Your task - Look through the material below and copy exactly the lines from the line with "Write the FreeCAD" to the line with "import Sketcher", those two lines included.

### Material provided ###

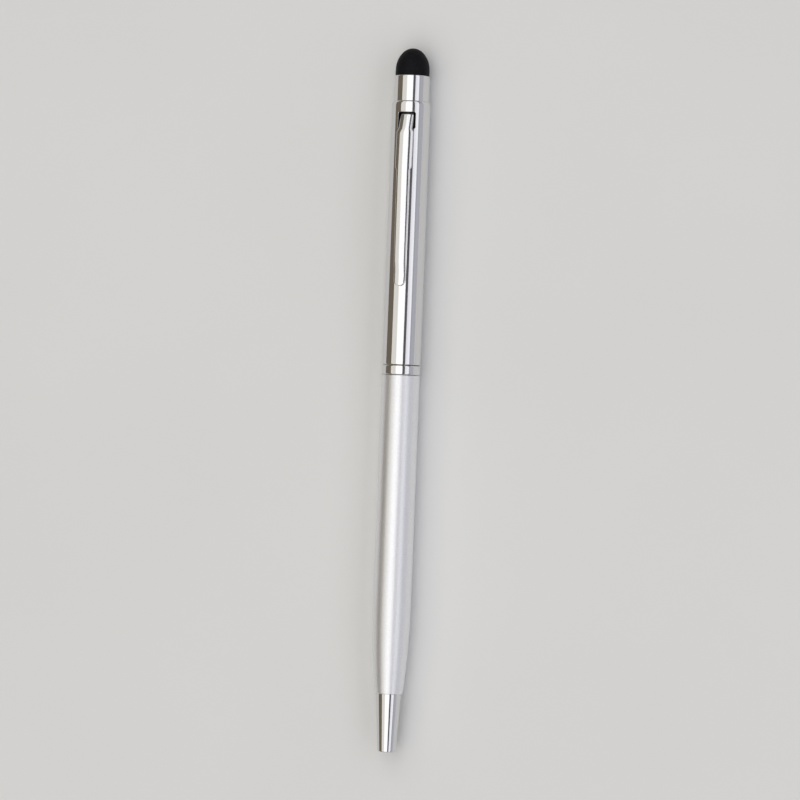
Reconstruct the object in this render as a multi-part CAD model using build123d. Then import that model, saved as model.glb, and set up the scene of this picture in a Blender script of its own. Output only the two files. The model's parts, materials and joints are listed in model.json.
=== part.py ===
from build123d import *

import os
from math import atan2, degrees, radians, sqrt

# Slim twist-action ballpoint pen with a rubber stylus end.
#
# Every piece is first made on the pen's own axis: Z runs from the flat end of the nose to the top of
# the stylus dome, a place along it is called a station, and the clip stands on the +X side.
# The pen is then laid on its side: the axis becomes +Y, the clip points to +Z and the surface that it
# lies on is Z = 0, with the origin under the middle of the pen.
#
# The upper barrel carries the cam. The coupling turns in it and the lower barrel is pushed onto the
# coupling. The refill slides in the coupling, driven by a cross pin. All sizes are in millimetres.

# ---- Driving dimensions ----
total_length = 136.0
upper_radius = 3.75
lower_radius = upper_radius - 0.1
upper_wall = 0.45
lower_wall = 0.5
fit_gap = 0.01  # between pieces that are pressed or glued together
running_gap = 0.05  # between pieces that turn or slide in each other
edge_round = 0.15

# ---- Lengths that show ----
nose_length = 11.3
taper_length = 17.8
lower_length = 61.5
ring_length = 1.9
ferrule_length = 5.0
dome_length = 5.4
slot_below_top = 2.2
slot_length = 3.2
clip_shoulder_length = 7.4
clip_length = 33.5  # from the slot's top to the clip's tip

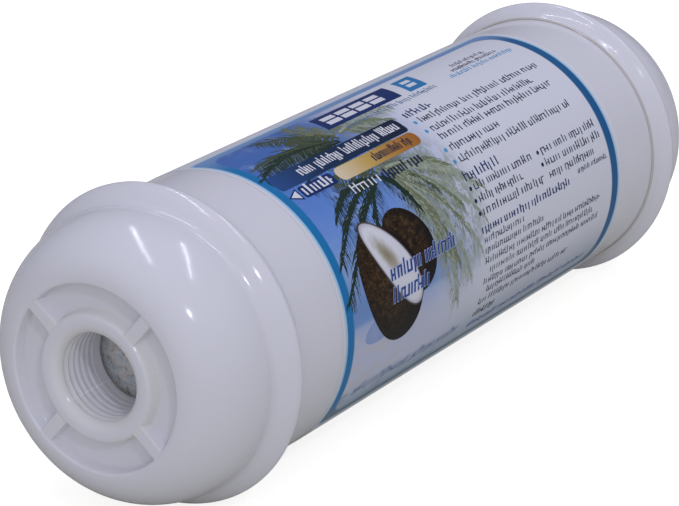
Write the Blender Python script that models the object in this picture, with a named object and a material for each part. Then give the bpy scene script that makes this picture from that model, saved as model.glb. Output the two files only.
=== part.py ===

###
### Material provided ###

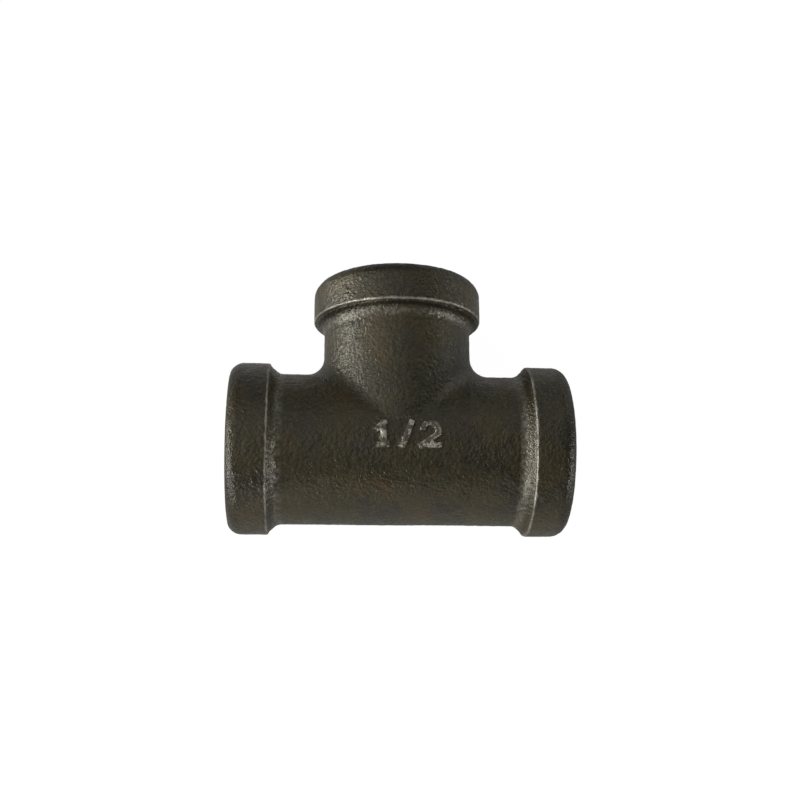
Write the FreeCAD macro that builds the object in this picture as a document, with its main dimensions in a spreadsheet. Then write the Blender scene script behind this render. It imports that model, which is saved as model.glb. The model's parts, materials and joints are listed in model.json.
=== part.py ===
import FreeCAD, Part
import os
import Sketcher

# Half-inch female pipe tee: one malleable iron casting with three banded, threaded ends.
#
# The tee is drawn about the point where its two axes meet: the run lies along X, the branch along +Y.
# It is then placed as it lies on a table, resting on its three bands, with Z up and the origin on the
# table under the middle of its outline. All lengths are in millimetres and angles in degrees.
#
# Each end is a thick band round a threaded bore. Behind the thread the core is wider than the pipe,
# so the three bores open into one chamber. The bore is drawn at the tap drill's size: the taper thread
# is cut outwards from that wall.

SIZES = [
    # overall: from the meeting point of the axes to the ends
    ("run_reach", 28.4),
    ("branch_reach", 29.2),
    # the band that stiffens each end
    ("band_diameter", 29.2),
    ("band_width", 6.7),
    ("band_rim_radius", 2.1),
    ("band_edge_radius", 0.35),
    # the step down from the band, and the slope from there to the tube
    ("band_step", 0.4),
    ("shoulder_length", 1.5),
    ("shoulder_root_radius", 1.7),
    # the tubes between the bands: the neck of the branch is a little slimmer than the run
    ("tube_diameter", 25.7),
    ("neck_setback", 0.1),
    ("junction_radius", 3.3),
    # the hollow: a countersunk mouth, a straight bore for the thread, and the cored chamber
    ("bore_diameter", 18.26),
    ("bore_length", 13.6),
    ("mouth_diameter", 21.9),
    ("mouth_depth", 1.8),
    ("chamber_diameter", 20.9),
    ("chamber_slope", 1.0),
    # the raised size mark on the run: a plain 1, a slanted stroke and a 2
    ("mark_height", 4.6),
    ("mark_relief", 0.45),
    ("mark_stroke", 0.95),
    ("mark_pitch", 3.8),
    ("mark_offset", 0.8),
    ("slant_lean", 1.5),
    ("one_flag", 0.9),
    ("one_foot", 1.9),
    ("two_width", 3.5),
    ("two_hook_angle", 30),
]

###

Final result -
Write the FreeCAD macro that builds the object in this picture as a document, with its main dimensions in a spreadsheet. Then write the Blender scene script behind this render. It imports that model, which is saved as model.glb. The model's parts, materials and joints are listed in model.json.
=== part.py ===
import FreeCAD, Part
import os
import Sketcher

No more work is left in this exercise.